Despite everything that can go wrong - and despite my uncertainty as to whether this is ultimately a city builder or a survival game - there is a winning kind of optimism to proceedings that keeps me going even when Mars grinds me down. It's there in the beautiful tech screen where research can be spent on perks that scroll far into the future - smart buildings that need less maintenance, planetary survey boosters that don't require power or upkeep. Just when I think I couldn't love this screen any more, one of the tooltips drops in a quote from the great William Osler. Swoon!
This optimism! It's there in the gloriously busy animations that become visible when you zoom in to watch a drone repairing cabling, in the sense of wonder when you investigate a distant anomaly only to find the bones of Beagle 2 and realise afresh: Oh, god, yes, I'm actually on Mars, aren't I? It's there in the industrious sprawl of the game, buildings of increasing ingenuity spreading out from a core of electricity and pipework that starts to feel like a central nervous system.
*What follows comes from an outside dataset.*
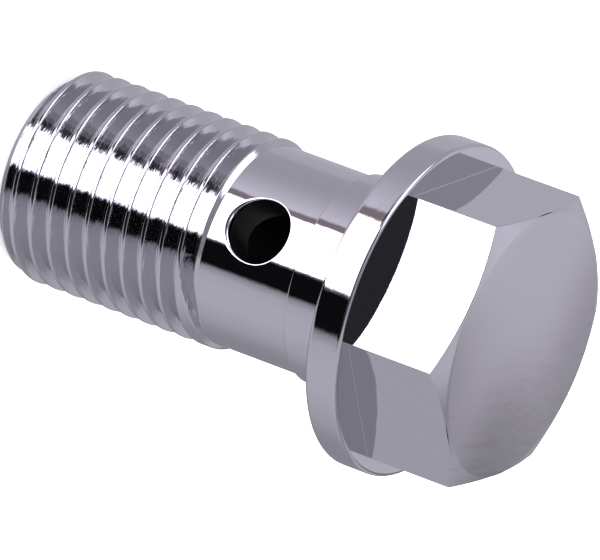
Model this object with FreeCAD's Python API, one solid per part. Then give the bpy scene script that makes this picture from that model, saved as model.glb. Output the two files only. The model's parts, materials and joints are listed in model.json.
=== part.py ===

If you are the kind of person who needs all this to be going somewhere, Surviving Mars has you covered. Mission evaluation goals crop up as you play, and each campaign builds in narrative thrust around a selection of mysteries - mysteries that aren't fundamentally that mysterious, if we're all being honest, because you know they're coming from the off. The purest pleasures, though, are the quiet rewards of hard work and a tidy mind: colonies that stretch across an entire map, every section explored and covered with busy robots and busy people beetling away without losing their minds or wrecking the economy. The steady click and purr of optimisation.
At times, with a sim like this, success can seem kind of disgusting, as unfettered wilderness is buried alive beneath factories. Here, though, it genuinely seems to say something positive about spirit. This is a game that manages to remain optimistic about human can-do while never forgetting that Mars looks like a bit of a dive and it's going to be properly awful trying to live there. Awful, but interesting. We will go to Mars to find out who we actually are.